>> Begin

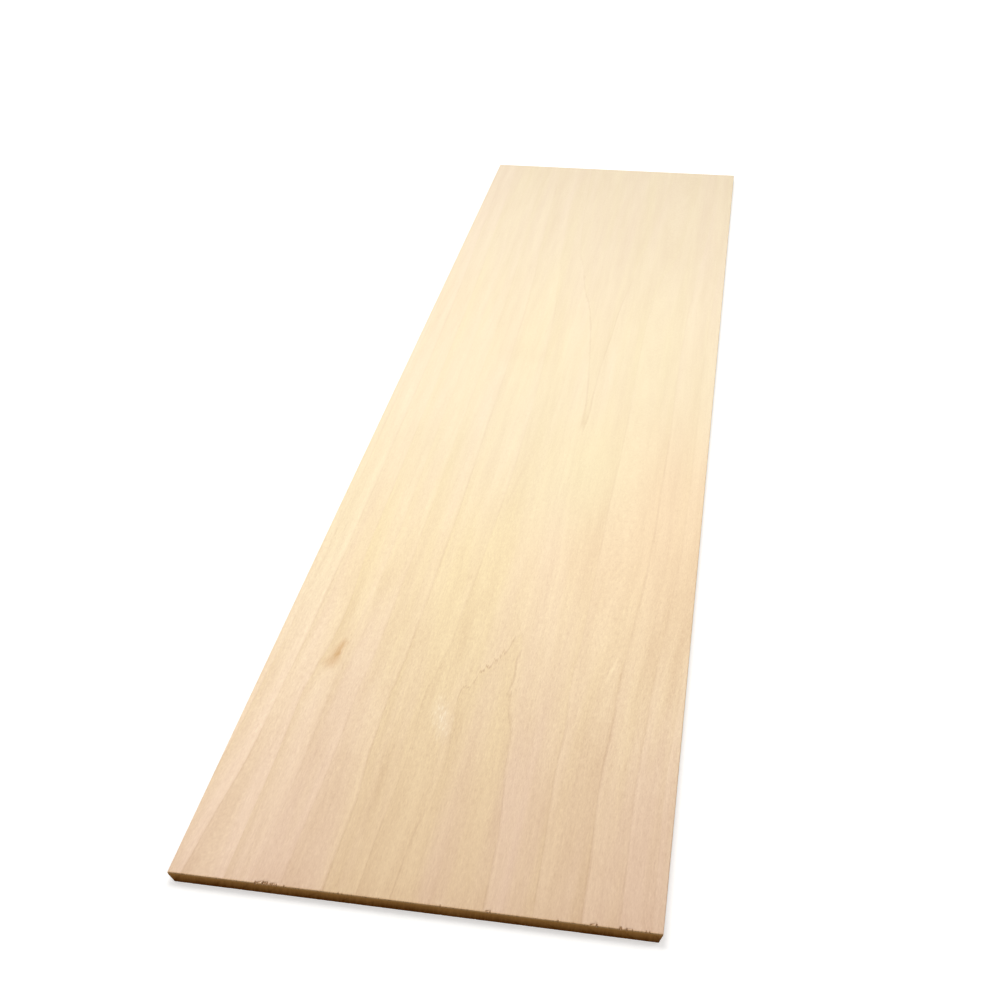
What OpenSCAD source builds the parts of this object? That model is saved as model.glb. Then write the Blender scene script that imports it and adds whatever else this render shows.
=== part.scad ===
// Flat-sawn basswood board, raw stock: two planed faces, two straight long edges and two cross-cut ends.
// The length lies along Y, the width along X and the thickness along Z, with the underside on Z = 0.
// The near end faces -Y. Its saw cut tore fibres out of the top edge and split both lower corners.

/* [Board] */
// Length along the grain
board_l = 600; // [200:10:1200]
// Width across the grain
board_w = 150; // [60:5:300]
// Thickness between the planed faces
board_t = 4; // [2:0.5:25]

/* [Edges] */
// How far light sanding has worn back each arris along the grain
long_arris = 0.3; // [0.05:0.05:0.6]
// How far each arris of the sawn ends is worn back
end_arris = 0.15; // [0.05:0.05:0.4]

/* [Tear-out on the near end] */
// Length of the longest torn fibre, along the grain
tear_l = 2; // [0.6:0.1:5]
// Width of the widest torn fibre, at the end face
tear_w = 0.8; // [0.3:0.1:2.5]
// Depth of the deepest torn fibre, at the end face
tear_d = 0.7; // [0.2:0.1:1.6]
// Number that picks how the torn fibres fall
tear_seed = 12; // [1:1:99]

/* [Split lower corners of the near end] */
// Width lost at the foot of the left corner
split_left = 2; // [0.2:0.1:5]
// Width lost at the foot of the right corner
split_right = 1.2; // [0.2:0.1:5]
// How far a split runs back along the grain
split_l = 11; // [2:1:40]
// Height of sound wood left above a split
split_roof = 0.5; // [0.2:0.1:1.5]

/* [Hidden] */

// Groups of torn fibres on the near end: [place across the width, spread, count, size].
// Place and spread are shares of the width, measured from the left edge. Size is a share of the
// largest length, width and depth.
TEAR_GROUPS = [
    [0.033, 0.012, 2, 0.5],
    [0.196, 0.018, 5, 1.0],
    [0.222, 0.008, 4, 0.7],
    [0.242, 0.004, 1, 0.7],
    [0.322, 0.006, 1, 0.5],
    [0.360, 0.006, 2, 0.6],
    [0.447, 0.010, 1, 0.4],
    [0.563, 0.003, 1, 0.9],
    [0.655, 0.008, 2, 0.8],
    [0.793, 0.004, 1, 0.7],
    [0.823, 0.005, 2, 0.6],
    [0.870, 0.003, 1, 1.0],
    [0.897, 0.005, 1, 0.6],
    [0.932, 0.020, 5, 0.8],
    [0.970, 0.008, 2, 0.6]
];
// The smallest torn fibre of a group is at least this share of its largest
tear_least = 0.6;
// Cutting shapes run this far past the faces that they cut
over = 1;

// Rectangle, centred on X and Y, with its corners cut back by cut_x and cut_y
module eased_rectangle(size_x, size_y, cut_x, cut_y) {
    x = size_x / 2;
    y = size_y / 2;
    polygon([
        for (s = [[1, 1], [-1, 1], [-1, -1], [1, -1]])
            let (long_first = s.x * s.y > 0)
                for (end = [0, 1])
                    let (on_side = (end == 0) == long_first)
                        [s.x * (x - (on_side ? 0 : cut_x)), s.y * (y - (on_side ? cut_y : 0))]
    ]);
}

// Planed and cut to size, with every arris eased: three outlines, one along each axis, hold it
module blank() {
    intersection() {
        // Section across the grain
        translate([0, board_l / 2 + over, board_t / 2])
            rotate([90, 0, 0])
                linear_extrude(board_l + 2 * over)
                    eased_rectangle(board_w, board_t, long_arris, long_arris);
        // Outline from the side
        translate([-board_w / 2 - over, 0, board_t / 2])
            rotate([90, 0, 90])
                linear_extrude(board_w + 2 * over)
                    eased_rectangle(board_l, board_t, end_arris, end_arris);
        // Outline from above
        translate([0, 0, -over])
            linear_extrude(board_t + 2 * over)
                eased_rectangle(board_w, board_l, end_arris, end_arris);
    }
}

// Sliver torn out along the grain: as deep as stated at the end face, and running out to nothing.
// Its tip is at the origin, on the top face, and the end face lies run away along -Y.
module torn_fibre(width, run, depth) {
    floor_slope = atan(depth / run);
    reach = (run + over) / cos(floor_slope);
    half_w = width / 2 * (run + over) / run;
    rotate([floor_slope, 0, 0])
        linear_extrude(depth + over)
            polygon([[0, 0], [-half_w, -reach], [half_w, -reach]]);
}

// All torn fibres of the near end. Each one falls inside its group, and its three sizes vary together.
module tear_out() {
    for (g = [0 : len(TEAR_GROUPS) - 1]) {
        group = TEAR_GROUPS[g];
        shifts = rands(-1, 1, group[2], tear_seed + g);
        sizes = rands(tear_least, 1, group[2], 2 * tear_seed + g) * group[3];
        for (i = [0 : group[2] - 1]) {
            share = group[0] + group[1] * shifts[i];
            run = tear_l * sizes[i];
            translate([board_w * (share - 0.5), run - board_l / 2, board_t])
                torn_fibre(tear_w * sizes[i], run, tear_d * sizes[i]);
        }
    }
}

// Everything beyond the plane through a, b and c, on the side from which they run clockwise
module beyond_plane(a, b, c, size) {
    n = cross(c - a, b - a);
    rotation = [0, acos(n.z / norm(n)), atan2(n.y, n.x)];
    translate(a)
        rotate(rotation)
            translate([-size / 2, -size / 2, 0])
                cube(size);
}

// Corner lost from the foot of the near left corner: width across, split_l along, tapering up to split_roof
module split_corner(width) {
    left = -board_w / 2;
    near = -board_l / 2;
    beyond_plane(
        [left, near, board_t - split_roof],
        [left + width, near, 0],
        [left, near + split_l, 0],
        4 * (split_l + board_t + width)
    );
}

module board() {
    color("burlywood")
        difference() {
            blank();
            tear_out();
            split_corner(split_left);
            mirror([1, 0, 0]) split_corner(split_right);
        }
}

board();
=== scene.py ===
"""A flat-sawn basswood board lying on a pale floor: its camera, light, finish and torn, sawn ends."""
import functools
import math
import operator

import bpy
import numpy as np
from mathutils import Euler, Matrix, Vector
from mathutils.bvhtree import BVHTree


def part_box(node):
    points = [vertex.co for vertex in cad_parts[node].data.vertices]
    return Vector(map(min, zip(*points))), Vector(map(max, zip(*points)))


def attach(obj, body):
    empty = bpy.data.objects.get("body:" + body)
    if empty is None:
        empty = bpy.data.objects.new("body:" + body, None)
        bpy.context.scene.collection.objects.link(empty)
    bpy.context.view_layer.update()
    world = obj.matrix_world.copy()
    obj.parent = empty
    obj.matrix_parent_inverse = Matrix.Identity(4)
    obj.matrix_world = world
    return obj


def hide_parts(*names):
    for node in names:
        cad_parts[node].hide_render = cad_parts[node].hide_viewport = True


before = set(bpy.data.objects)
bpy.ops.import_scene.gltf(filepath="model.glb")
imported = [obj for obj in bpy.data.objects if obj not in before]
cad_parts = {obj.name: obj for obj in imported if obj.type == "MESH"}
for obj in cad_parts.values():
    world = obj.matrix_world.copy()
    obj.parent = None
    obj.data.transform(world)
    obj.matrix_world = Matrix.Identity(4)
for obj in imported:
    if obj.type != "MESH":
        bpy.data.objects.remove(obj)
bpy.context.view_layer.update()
LOW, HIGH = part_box("board")
CENTRE = (LOW + HIGH) / 2
SIZE = HIGH - LOW
MM = 0.001


# ---------------------------------------------------------------- camera, floor and light

CAMERA_PLACE = (0.0790, -0.5733, 0.3353)  # m
CAMERA_AZIMUTH = 10.26         # degrees that it is turned to the left
CAMERA_ELEVATION = 33.76       # degrees that it looks down
CAMERA_ROLL = -1.02            # degrees
CAMERA_LENS = 51.19            # mm
LAMP_COLOUR = (1.0, 0.985, 0.96)
SKY_COLOUR = (1.0, 0.975, 0.94)
SKY_STRENGTH = 0.352
FLOOR_HALF = 6.0               # from the floor's middle to its edges, m
FLOOR_SEEN = 0.75              # how pale the floor looks to the camera, before its glow
FLOOR_LIT = 0.3                # how pale it is to the light that it returns
GLOW_RISE = (0.35, 0.75)       # how far from the middle the floor's glow starts to rise and is full, m
GLOW_STRENGTHS = (0.5, 1.0)    # the glow at those two places, where 1 is white


def make_camera():
    """Looks down along the board from beyond the right of its near end, as over a bench."""
    data = bpy.data.cameras.new("camera")
    data.lens = CAMERA_LENS
    tilt = math.pi / 2 - math.radians(CAMERA_ELEVATION)
    turn = Euler((tilt, 0, math.radians(CAMERA_AZIMUTH)), "XYZ").to_matrix()
    roll = Euler((0, 0, math.radians(CAMERA_ROLL)), "XYZ").to_matrix()
    camera = bpy.data.objects.new("camera", data)
    camera.location = CAMERA_PLACE
    camera.rotation_euler = (turn @ roll).to_euler()
    bpy.context.scene.collection.objects.link(camera)
    bpy.context.scene.camera = camera


def make_lamp(name, place, aim, size, power):
    """A soft square lamp that faces aim. Places and size in m, power in W."""
    data = bpy.data.lights.new(name, "AREA")
    data.shape = "SQUARE"
    data.size = size
    data.energy = power
    data.color = LAMP_COLOUR
    lamp = bpy.data.objects.new(name, data)
    lamp.location = place
    lamp.rotation_euler = (Vector(aim) - Vector(place)).to_track_quat("-Z", "Y").to_euler()
    bpy.context.scene.collection.objects.link(lamp)


def seen_as_backdrop(nodes, links):
    """1 for rays that show the backdrop, straight or in gloss or glass, and 0 for those that light things."""
    path = nodes.new("ShaderNodeLightPath")
    share = path.outputs["Is Camera Ray"]
    for kind in ("Is Glossy Ray", "Is Transmission Ray"):
        either = nodes.new("ShaderNodeMath")
        either.operation = "MAXIMUM"
        links.new(share, either.inputs[0])
        links.new(path.outputs[kind], either.inputs[1])
        share = either.outputs[0]
    return share


def show_by_ray(nodes, links, lighting, seen, output):
    """Gives output the shader seen for rays that show the backdrop, and lighting for all others."""
    either = nodes.new("ShaderNodeMixShader")
    out = nodes.new(output)
    links.new(seen_as_backdrop(nodes, links), either.inputs["Fac"])
    links.new(lighting.outputs[0], either.inputs[1])
    links.new(seen.outputs[0], either.inputs[2])
    links.new(either.outputs[0], out.inputs["Surface"])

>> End

WHAT TO DO:
Look above for the line that contains "they run clockwise". Starting there, transcribe every line exactly until you have copied the line that contains "obj.parent = None".

RESPONSE TO THIS EXERCISE:
// Everything beyond the plane through a, b and c, on the side from which they run clockwise
module beyond_plane(a, b, c, size) {
    n = cross(c - a, b - a);
    rotation = [0, acos(n.z / norm(n)), atan2(n.y, n.x)];
    translate(a)
        rotate(rotation)
            translate([-size / 2, -size / 2, 0])
                cube(size);
}

// Corner lost from the foot of the near left corner: width across, split_l along, tapering up to split_roof
module split_corner(width) {
    left = -board_w / 2;
    near = -board_l / 2;
    beyond_plane(
        [left, near, board_t - split_roof],
        [left + width, near, 0],
        [left, near + split_l, 0],
        4 * (split_l + board_t + width)
    );
}

module board() {
    color("burlywood")
        difference() {
            blank();
            tear_out();
            split_corner(split_left);
            mirror([1, 0, 0]) split_corner(split_right);
        }
}

board();
=== scene.py ===
"""A flat-sawn basswood board lying on a pale floor: its camera, light, finish and torn, sawn ends."""
import functools
import math
import operator

import bpy
import numpy as np
from mathutils import Euler, Matrix, Vector
from mathutils.bvhtree import BVHTree


def part_box(node):
    points = [vertex.co for vertex in cad_parts[node].data.vertices]
    return Vector(map(min, zip(*points))), Vector(map(max, zip(*points)))


def attach(obj, body):
    empty = bpy.data.objects.get("body:" + body)
    if empty is None:
        empty = bpy.data.objects.new("body:" + body, None)
        bpy.context.scene.collection.objects.link(empty)
    bpy.context.view_layer.update()
    world = obj.matrix_world.copy()
    obj.parent = empty
    obj.matrix_parent_inverse = Matrix.Identity(4)
    obj.matrix_world = world
    return obj


def hide_parts(*names):
    for node in names:
        cad_parts[node].hide_render = cad_parts[node].hide_viewport = True


before = set(bpy.data.objects)
bpy.ops.import_scene.gltf(filepath="model.glb")
imported = [obj for obj in bpy.data.objects if obj not in before]
cad_parts = {obj.name: obj for obj in imported if obj.type == "MESH"}
for obj in cad_parts.values():
    world = obj.matrix_world.copy()
    obj.parent = None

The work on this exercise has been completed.